We see towards the end of the film where Laura says to Savannah ‘just because you played a writer doesn’t mean you are one’ and I believe she did actually say that to you, and I wondered now that you’ve written your memoir and co-written this screenplay, would you describe yourself as a writer?
Savannah Knoop: “I come from a movement background and think about it almost as sculpture. I identify more as a visual artist and as a performer, but I have always used writing ever since I was young as a tool. Basically when you’re making art, the one thing we get to have is freedom of form, so to me I feel like writing is a very important tool, but I wouldn’t necessarily identify as a writer, even though I use it a lot. Writing is an important tool in my tool belt, definitely!”

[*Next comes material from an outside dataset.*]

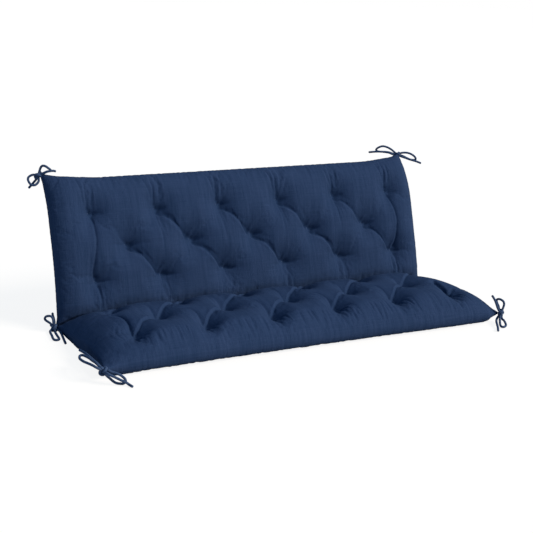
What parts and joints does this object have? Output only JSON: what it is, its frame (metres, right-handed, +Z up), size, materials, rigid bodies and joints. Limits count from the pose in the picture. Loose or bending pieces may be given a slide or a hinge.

Justin Kelly: “Although, I would say yes, Sav’s a writer!”
JT LeRoy opens in select US cinemas, on demand and digital this Friday 26th April 2019. For release details head to the film’s official website here.
Based on Savannah Knoop’s memoir Girl Boy Girl: How I Became JT LeRoy, this captivating true story goes beyond the headlines to tell the story of the most compelling literary ‘hoax’ of recent times. Laura Albert (Laura Dern) writes as her “avatar,” a disenfranchised young queer man named JT LeRoy. When her debut novel becomes a best-seller and JT becomes the darling of the literary world, she comes up with a unique solution to preserve her anonymity but give life to her nom-de-plume.
Enter her boyfriend’s androgynous fun-loving sister Savannah Knoop (Kristen Stewart), who connects with Laura’s punk, feminist, outsider universe and agrees to be JT in the public eye. Together, they embark on a wild ride of double lives, infiltrating the Hollywood and literary elite, only to discover who they are while pretending to be someone else.